For the listing that follows, give again exactly the lines from the one with "Keep writing the" to the one with "points = [vertex.co", including both.
-------
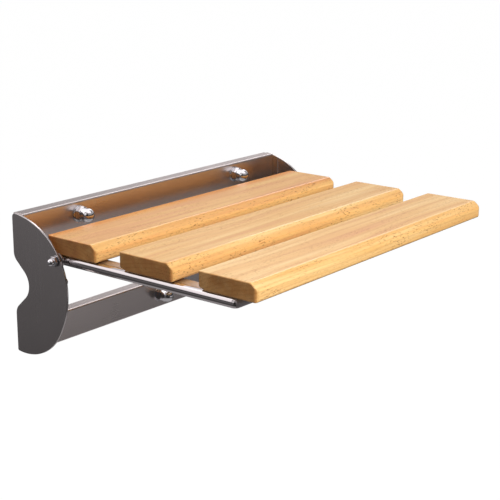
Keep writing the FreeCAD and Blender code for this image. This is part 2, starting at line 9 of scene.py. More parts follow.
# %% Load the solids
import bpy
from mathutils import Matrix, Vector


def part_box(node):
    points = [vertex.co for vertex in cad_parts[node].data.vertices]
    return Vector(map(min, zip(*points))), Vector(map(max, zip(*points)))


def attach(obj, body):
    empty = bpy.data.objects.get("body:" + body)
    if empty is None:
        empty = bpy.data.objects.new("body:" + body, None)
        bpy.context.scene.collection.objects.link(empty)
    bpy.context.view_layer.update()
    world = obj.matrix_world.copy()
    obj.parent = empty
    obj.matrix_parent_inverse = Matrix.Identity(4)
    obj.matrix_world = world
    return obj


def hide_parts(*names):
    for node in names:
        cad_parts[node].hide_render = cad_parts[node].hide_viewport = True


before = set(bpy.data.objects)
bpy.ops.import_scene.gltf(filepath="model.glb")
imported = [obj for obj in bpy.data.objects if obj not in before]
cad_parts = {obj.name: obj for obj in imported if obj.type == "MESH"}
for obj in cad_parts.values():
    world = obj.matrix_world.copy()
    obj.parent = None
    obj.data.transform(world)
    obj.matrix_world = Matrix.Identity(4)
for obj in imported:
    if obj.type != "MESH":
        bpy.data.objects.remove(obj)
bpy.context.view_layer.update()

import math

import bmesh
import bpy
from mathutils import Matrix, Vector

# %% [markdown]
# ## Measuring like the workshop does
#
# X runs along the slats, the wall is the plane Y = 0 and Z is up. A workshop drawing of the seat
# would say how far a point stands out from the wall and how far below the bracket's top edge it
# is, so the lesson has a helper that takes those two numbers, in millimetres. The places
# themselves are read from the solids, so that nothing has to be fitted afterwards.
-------
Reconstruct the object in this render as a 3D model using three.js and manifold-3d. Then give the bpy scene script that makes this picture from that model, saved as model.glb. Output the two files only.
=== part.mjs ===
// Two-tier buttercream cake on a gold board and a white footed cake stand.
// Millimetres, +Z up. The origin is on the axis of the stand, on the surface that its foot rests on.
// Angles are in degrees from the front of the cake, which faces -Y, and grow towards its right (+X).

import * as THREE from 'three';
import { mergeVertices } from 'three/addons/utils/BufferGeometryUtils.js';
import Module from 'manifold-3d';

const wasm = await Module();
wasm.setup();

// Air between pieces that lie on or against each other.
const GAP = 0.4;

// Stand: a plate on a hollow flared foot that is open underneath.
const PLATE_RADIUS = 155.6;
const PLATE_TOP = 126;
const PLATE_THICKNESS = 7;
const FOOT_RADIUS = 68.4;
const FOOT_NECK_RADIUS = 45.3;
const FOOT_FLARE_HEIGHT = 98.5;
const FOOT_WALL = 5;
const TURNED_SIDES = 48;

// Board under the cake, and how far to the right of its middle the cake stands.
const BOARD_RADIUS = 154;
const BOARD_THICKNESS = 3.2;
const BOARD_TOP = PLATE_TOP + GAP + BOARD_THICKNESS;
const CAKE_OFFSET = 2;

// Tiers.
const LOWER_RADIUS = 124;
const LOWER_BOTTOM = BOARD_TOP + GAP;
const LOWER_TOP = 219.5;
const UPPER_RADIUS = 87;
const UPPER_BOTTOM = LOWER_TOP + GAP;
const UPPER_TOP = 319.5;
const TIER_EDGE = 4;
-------
#### Right answer
Keep writing the FreeCAD and Blender code for this image. This is part 2, starting at line 9 of scene.py. More parts follow.
# %% Load the solids
import bpy
from mathutils import Matrix, Vector


def part_box(node):
    points = [vertex.co for vertex in cad_parts[node].data.vertices]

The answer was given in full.